Basics Flashcards
What is a variable?
- A characteristic or measurement that can be determined for each member of the population (age)
A numeric variable
- Continuous variable
- Discrete variable
Numeric: Variables that are expressed in numbers
Continuous variable: (we measure it): - Any value within a range (height (measured in cm.), weight (measured in kg.), income (measured in kr.))

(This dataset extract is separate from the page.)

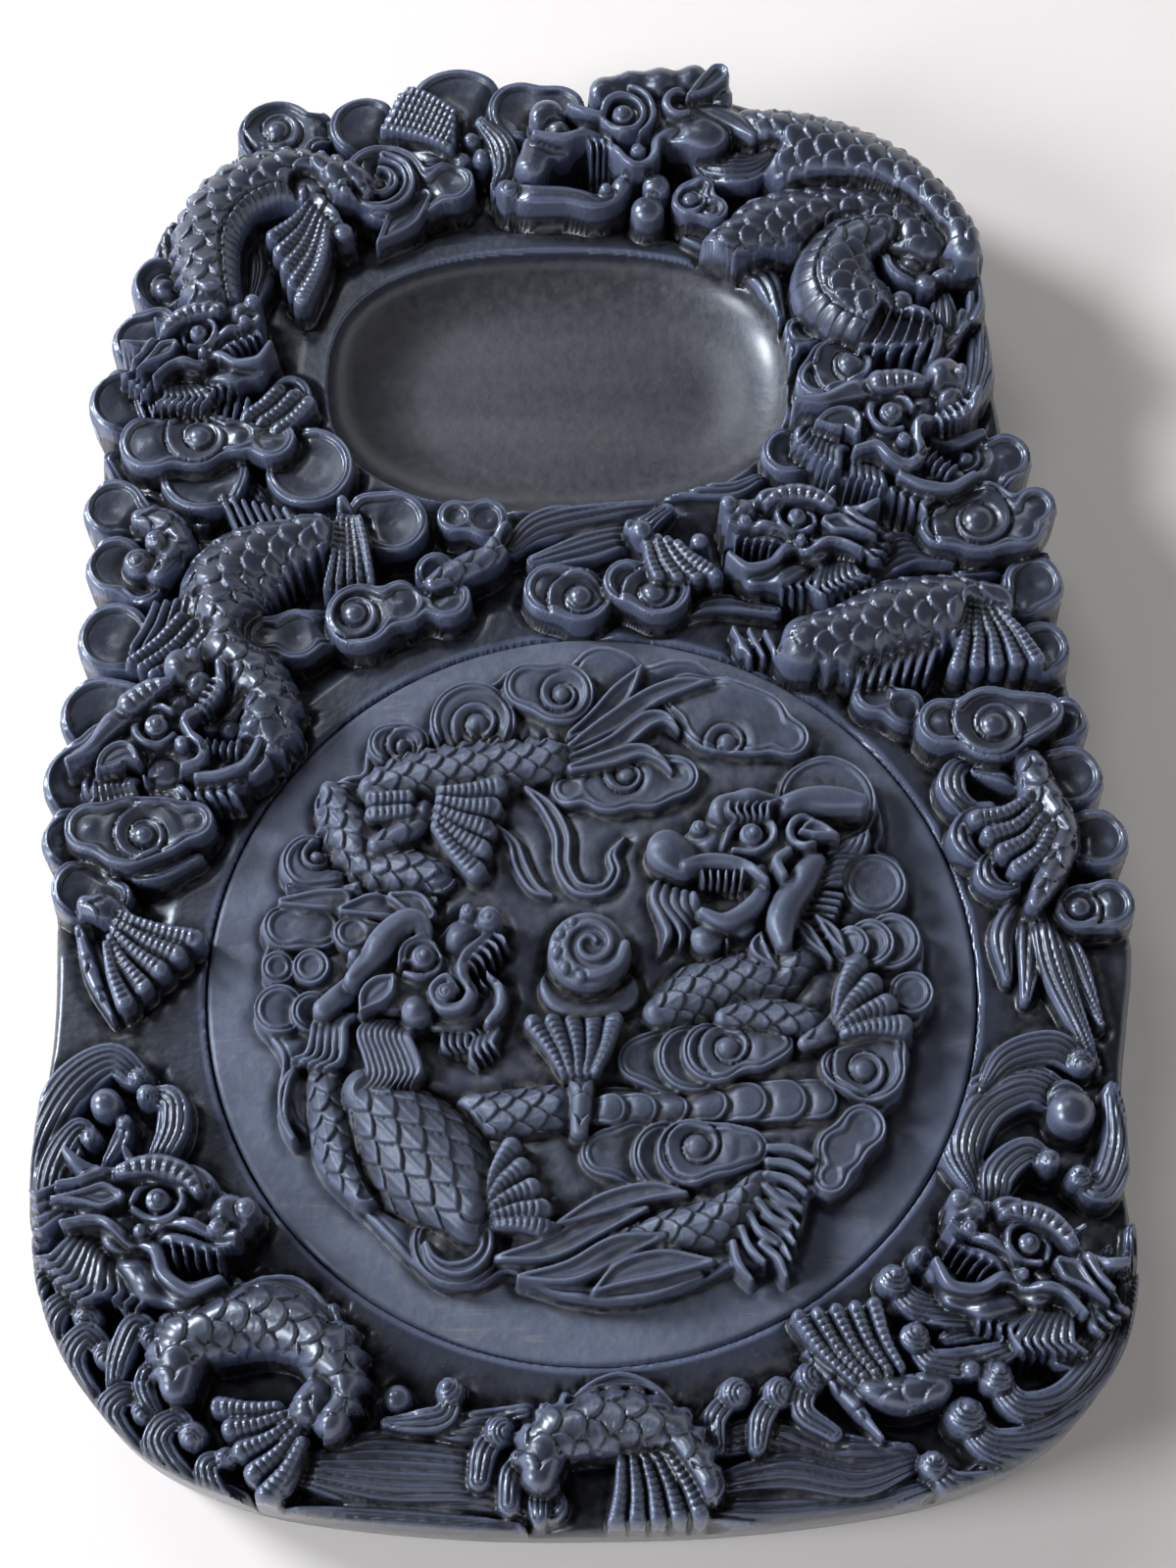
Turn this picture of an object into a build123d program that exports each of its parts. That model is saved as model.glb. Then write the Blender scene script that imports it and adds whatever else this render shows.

Discrete variable: (we count it): - Values are whole numbers (number of cars sold, number of steps)
A Categorical variable
- Qualitative data (categorized data) (education, yes or no to a term deposit)
What is a population?
- The entire group of individuals or items of interest
What is a sample/sampling?
- A subset of individuals or observations from a population, in which we use to make inferences about the population
What are inferences?
- Conclusions drawn from data – goal: make predictions or understand patterns
What is a statistic?
- Numbers that describe the sample (sample mean, sample variance)
What is a parameter?
- Numbers that describe the entire population (population mean, population variance)
Variance
variability from the mean. Measures how much the values in a dataset, on average, deviate squared from their mean – it describes the dataset’s spread. Note: decreases with larger sample sizes.
Example: average height, 170 cm. 2 observations, 160 cm & 180 cm.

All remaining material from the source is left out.